### [Dataset extract]
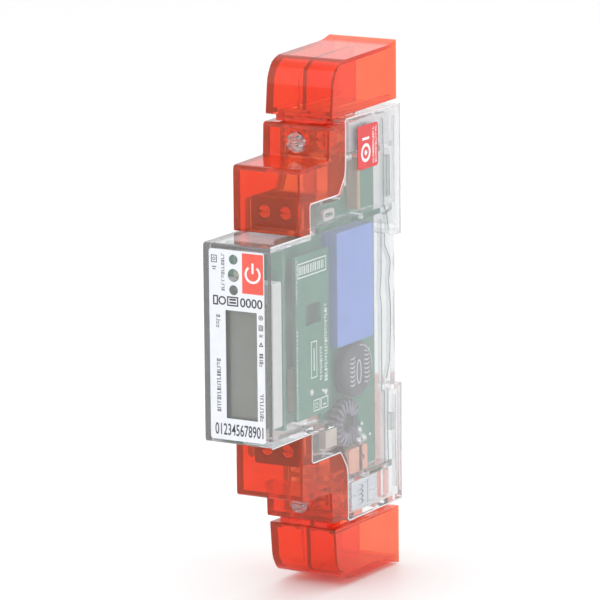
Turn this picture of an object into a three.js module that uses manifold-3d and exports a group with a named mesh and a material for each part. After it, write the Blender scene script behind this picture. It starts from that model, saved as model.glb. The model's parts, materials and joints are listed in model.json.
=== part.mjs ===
// One-module DIN-rail electricity meter, in millimetres.
// Origin: middle of the rail seat. +Z is up, the display looks along -Y, +X is to its right.
import * as THREE from 'three';
import { mergeVertices } from 'three/addons/utils/BufferGeometryUtils.js';
import Module from 'manifold-3d';

const wasm = await Module();
wasm.setup();

// Driving dimensions
const halfWidth = 8.75;
const sideWall = 1.2;
const edgeWall = 1.3;
const seamX = -6.9;
const seamGap = 0.05;
const noseFront = -56.8;
const noseTop = 23;
const signalStep = -38.7;
const shelfTop = 30.2;
const mainStep = -22.4;
const bodyTop = 47.2;
const backFace = 3.2;
const railTop = 17.7;
const railBottom = -19.2;
const hookDrop = 16.4;
const railFlangeSlot = 1.2;
const seatRelief = 0.15;
const seatLow = -17.5;
const partitionBase = 22.5;
const terminalPartition = 37.2;
const innerWall = halfWidth - sideWall;

const coverWall = 1.2;
const coverSignalFront = -43.3;
const coverShelf = 38.8;
const coverMainFront = -30;
const coverTop = 46.4;
const coverFoot = 23.3;
const coverGap = 0.15;

const capBottom = 48;
const capBack = 1.3;
const capWall = 1.25;

const boardLeft = 2.9;
const boardRight = 3.7;
const clampX = 4.3;
const clampZ = 42.3;
const signalPitch = 5.5;
const signalZ = 27.7;

const barFront = -15.2;
const barBack = -13.9;
const barInner = 4.1;
const barOuter = 7;
const barEnd = 45.4;
const barShoulder = 37.9;
const barNeck = 6.1;
const barRoom = 0.4;
const chokeY = -19.9;
const chokeZ = -24.5;
const channelHalf = 4.4;
const guideHalf = 5.4;

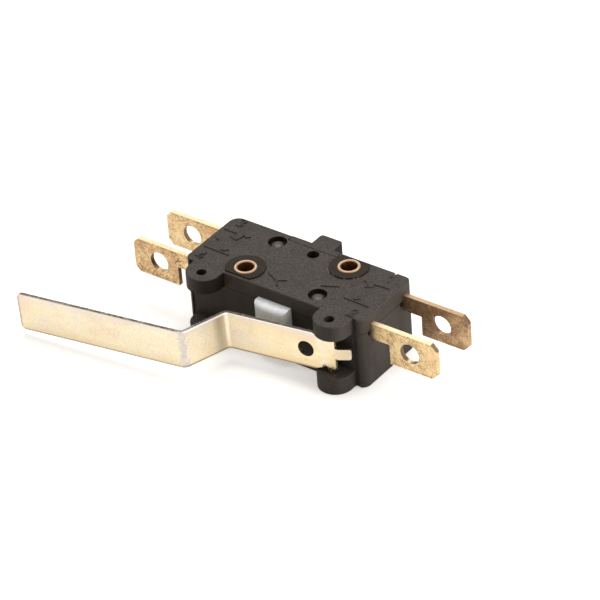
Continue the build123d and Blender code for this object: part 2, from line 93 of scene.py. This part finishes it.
class Shader:
    """A material under construction, with short calls for the nodes that it needs."""

    def __init__(self, name):
        self.material = bpy.data.materials.new(name)
        self.material.use_nodes = True
        self.tree = self.material.node_tree
        self.bsdf = self.tree.nodes["Principled BSDF"]
        self.coords = self.tree.nodes.new("ShaderNodeTexCoord").outputs["Object"]

    def new(self, kind, **settings):
        node = self.tree.nodes.new(kind)
        for key, value in settings.items():
            setattr(node, key, value)
        return node

    def put(self, socket, value):
        if isinstance(value, bpy.types.NodeSocket):
            self.tree.links.new(value, socket)
        else:
            socket.default_value = value

    def set(self, **values):
        for key, value in values.items():
            self.put(self.bsdf.inputs[key.replace("_", " ")], value)

    def math(self, operation, a, b=0.0):
        node = self.new("ShaderNodeMath", operation=operation)
        self.put(node.inputs[0], a)
        self.put(node.inputs[1], b)
        return node.outputs[0]

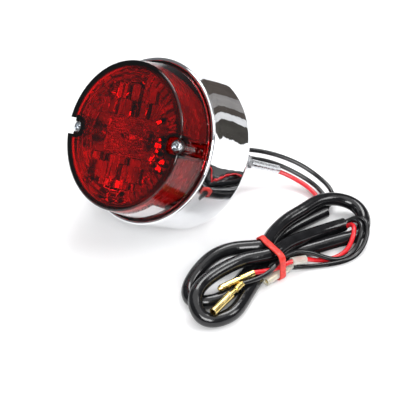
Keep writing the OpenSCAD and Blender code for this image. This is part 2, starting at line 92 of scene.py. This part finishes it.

### [Goal]
Every line that holds the word "material" should be extracted.

### [Problem solution]
Turn this picture of an object into a three.js module that uses manifold-3d and exports a group with a named mesh and a material for each part. After it, write the Blender scene script behind this picture. It starts from that model, saved as model.glb. The model's parts, materials and joints are listed in model.json.
    """A material under construction, with short calls for the nodes that it needs."""
        self.material = bpy.data.materials.new(name)
        self.material.use_nodes = True
        self.tree = self.material.node_tree